Film
Brian Cox and Emile Hirsch in The Autopsy of Jane Doe.
Brian Cox and Emile Hirsch in The Autopsy of Jane Doe.

The Autopsy of Jane Doe

by / Jan. 25, 2017 12am EST

“Everybody has a secret,” says Tommy Tilden (Brian Cox) to his son Austin (Emile Hirsch). “Some are just better at hiding them than others.”

Though he says “everybody,” what he means is “every body.” Tommy is the coroner in a small city in Virginia, and his son works as his assistant. An autopsy is the method by which a coroner determines exactly how a person died, and he wants Austin always to remember not to jump to conclusions. Only by being both methodical and thorough can they hope to find the truth.

Tommy’s truism is put to the test by Jane Doe. That, of course, is the name the police assign to a female corpse that has not yet been identified. This one was found in the basement of a nice suburban home where the owners were found dead. Jane shows no outward signs of trauma or decay, so there aren’t many conclusions Austin can jump to before they get to work. And as they proceed—methodically, thoroughly—everything they find only confuses them more.
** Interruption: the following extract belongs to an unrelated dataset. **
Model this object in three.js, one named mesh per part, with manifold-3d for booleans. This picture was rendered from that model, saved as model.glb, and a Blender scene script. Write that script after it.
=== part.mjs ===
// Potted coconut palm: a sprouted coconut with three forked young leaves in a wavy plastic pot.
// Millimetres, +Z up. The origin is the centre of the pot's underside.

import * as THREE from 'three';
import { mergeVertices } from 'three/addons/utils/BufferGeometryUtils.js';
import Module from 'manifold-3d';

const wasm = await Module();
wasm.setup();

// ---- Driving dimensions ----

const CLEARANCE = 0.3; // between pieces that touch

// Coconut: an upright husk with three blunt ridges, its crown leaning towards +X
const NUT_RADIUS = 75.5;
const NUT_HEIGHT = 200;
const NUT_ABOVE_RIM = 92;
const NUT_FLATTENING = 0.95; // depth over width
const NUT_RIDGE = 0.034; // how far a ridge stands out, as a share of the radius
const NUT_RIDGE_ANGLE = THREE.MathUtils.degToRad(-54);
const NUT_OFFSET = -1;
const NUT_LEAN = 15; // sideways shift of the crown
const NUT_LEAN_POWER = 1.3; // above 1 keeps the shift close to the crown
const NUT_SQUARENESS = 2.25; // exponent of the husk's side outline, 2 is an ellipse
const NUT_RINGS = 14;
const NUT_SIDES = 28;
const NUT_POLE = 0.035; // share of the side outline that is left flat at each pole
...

The Autopsy of Jane Doe is a horror movie, and a fairly traditional one by current standards—no found footage, no extreme gore. The details of an autopsy are admittedly not the sort of thing every viewer will want to sit through, but for what they are director André Øvredal handles them with restraint. Tommy’s spoken descriptions (As is traditional, he and Austin narrate their actions and observations to a tape recorder) are more disturbing than anything we actually see, especially given how unexpected they are from the sight of Jane’s outwardly intact body.

I break horror films into two groups: movies with a supernatural element, and movies about bad human behavior, which I find much harder to watch. If you’re like me, you may want to know that while there is some element of the latter, Autopsy of Jane Doe is primarily an example of the former. As the night goes on, father and son discover that they are not in control of everything in their basement mortuary.

Their discovery of what is happening, unfortunately, is the point at which this absorbingly creepy movie starts to lose control. Unable to grasp some parts of the plot (which I blamed on having to watch a movie shot in dark settings on a home screen—if you want to see it, get out to see it on a big screen while you have the chance), I read the viewer’s comments on IMDB afterward. There I found a lot of disagreement, the most persuasive comments indicating that director Øvredal was being perhaps more subtle than he should expect the average viewer to handle. Or maybe he was trying to encourage repeat viewings. Still, whatever its eventual frustrations, Autopsy of Jane Doe is original and deftly handled, one of the better scary movies I’ve seen in recent years. You can see it this week at the Screening Room, now in its new location at the Boulevard Mall.